Hillary Clinton raised hackles in coal country when she said her energy policies would "put a lot of coal miners and coal companies out of business," a blunt admission the Democratic candidate later retracted.

Clinton said that her policies would eliminate coal miners’ jobs during a debate in Columbus, Ohio earlier this month. The comment upset many who live in areas where coal is still a major employer.

"My news feed has been blowing up with talk of Hillary Clinton saying we're going to put coal miners out of work, and seeming a little gleeful," WEPM radio cohost Jennifer Smith said in Martinsburg, W. Va.

"Yeah. You wonder at the people who [write her speeches]—or is she just bad off the cuff?" cohost Chris Lawrence said.

"Tone-deaf, I've heard," Smith said.

There were 68,000 coal miners working in the United States in 2015, not including coal company employees who were not miners and individuals who were indirectly employed by the coal industry.

Coal company employees who worked in construction and extraction—the labor-intensive work commonly associated with coal mining—earned an average hourly wage of $22.40, significantly higher than the average hourly wage for all nonsupervisory workers in the United States.

Clinton's sudden transformation into a destroyer of blue collar jobs seemed strange given the context: she was asked by the debate moderator to explain to "poor whites who vote Republican" why they should support her instead of the GOP candidate.

"Clinton made the statement during the CNN town hall meeting when she was answering a question about creating jobs," WCHS reporter Kennie Bass said in Charleston, W. Va.

Politicians in coal-producing states were quick to denounce Clinton's comments. A spokesman for Sen. Joe Manchin (D., W. Va.), who endorsed Clinton last year, said the senator was "extremely upset" by her comment. Republicans, who have benefited electorally by campaigning against President Obama's strict regulations on the fossil fuel industry, were unsparing in their criticism of Clinton.

"Thousands of our citizens, families, businesses and communities have already been devastated by President Obama’s War on Fossil Fuels. We won’t stand by and watch Secretary Clinton, or anyone else, continue these policies," said Liz Cheney, a Republican candidate for the U.S. House in Wyoming. Wyoming is the country's biggest producer of coal.

Clinton apologized for her comments in a letter to Manchin.

"Simply put, I was mistaken in my remarks," the letter stated. The letter added that "coal will be part of the energy mix for years to come."

Clinton’s campaign surrogates have been more defensive, pointing out that the candidate's full response at the CNN town hall expressed concern for miners’ well-being and proposed injecting $30 billion in federal money into depressed coal mining regions.

These billions would be spent on "infrastructure and broadband improvements," environmental remediation of the land that used to employ workers, and educational programs for individuals whose jobs were eliminated by Clinton's energy policies.
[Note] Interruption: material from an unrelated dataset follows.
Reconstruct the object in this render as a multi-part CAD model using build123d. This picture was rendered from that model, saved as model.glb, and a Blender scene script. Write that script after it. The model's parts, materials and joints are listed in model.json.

The president of the West Virginia Coal Association told WEPM that coal workers would prefer to keep their jobs.

"They don't want a check from the federal government. They want to work," William Raney said.

Clinton’s heavy-handed environmental policies are not restricted to coal. The candidate announced at a debate in early March that her regulations would all but end the drilling method known as hydraulic fracturing, or fracking. Fracking was responsible for the recent boom in blue-collar jobs in areas rich with natural gas.